Telomeres, the long chains of DNA letters capping the ends of chromosomes, seem like a Dr. Seuss creation. What they spell out, in the language of DNA, amounts to gibberish.
The exact spelling varies from organism to organism but usually consists of repetitions of a single 6- to 10-letter “word.” In human telomeres, the sequence is TTAGGGTTAGGGTTAGGGTTAGGGTTAGGGTTAGGG… stretching for thousands of letters.
For all their senseless monotony, telomeres play essential roles in cells and organisms. Without them, the genetic legacy of higher organisms could not endure as it does through countless generations (see sidebar). But that same life sustenance that telomeres breathe into species can also bring death to individual organisms, explains HHMI president Thomas R. Cech, whose laboratory at the University of Colorado studies telomerase, the enzyme that maintains telomeres on chromosomes. “Telomerase is involved in about 90 percent of cancers,” Cech says.

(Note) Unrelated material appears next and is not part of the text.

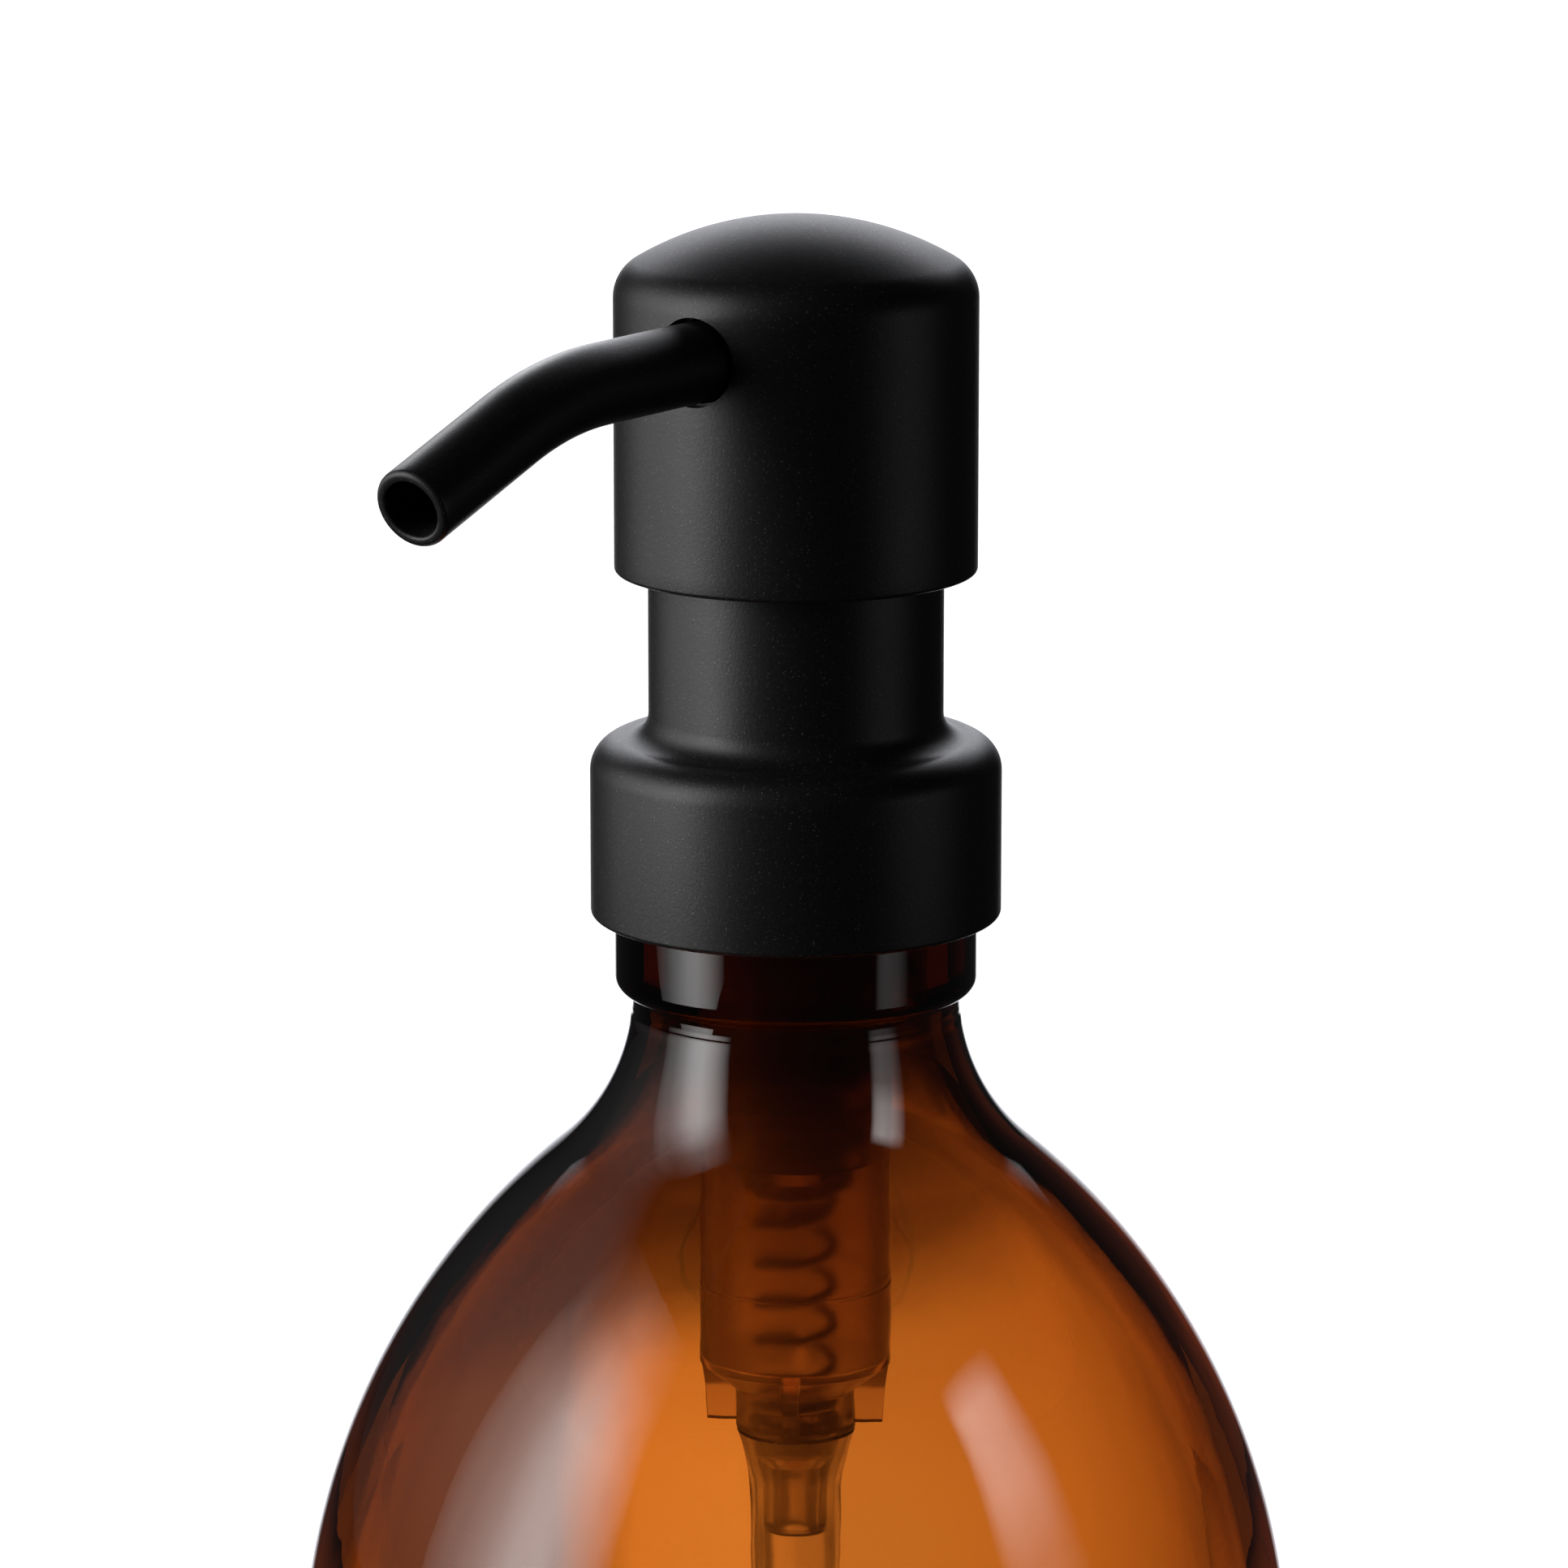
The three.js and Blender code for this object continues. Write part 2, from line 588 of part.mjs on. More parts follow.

All human cells initially contain telomerase, he explains, but most adult body cells, which typically divide only a limited number of times, lack the enzyme. As those cells age, their telomeres gradually shorten, prompting them to stop growing and senesce. But telomerase becomes reactivated in cancer cells, continually lengthening the telomeres, endowing the cells with immortality and energy-sapping dominion over the body.
Cech's research team recently made a key finding about a crucial piece of the enzyme, called telomerase reverse transcriptase (TERT). Understanding TERT's three-dimensional structure could help scientists develop drugs to turn the renegade enzyme off in cancer cells. But until very recently, attempts to grow crystals of the enzyme, required for solving its structure, had failed. “Lots of labs have been trying to crystallize it since we discovered TERT 9 years ago, but the protein has never been very soluble,” Cech says. When produced in bacteria, the enzyme molecules tend to aggregate into misshapen clumps, called inclusion bodies, which are useless for structural studies.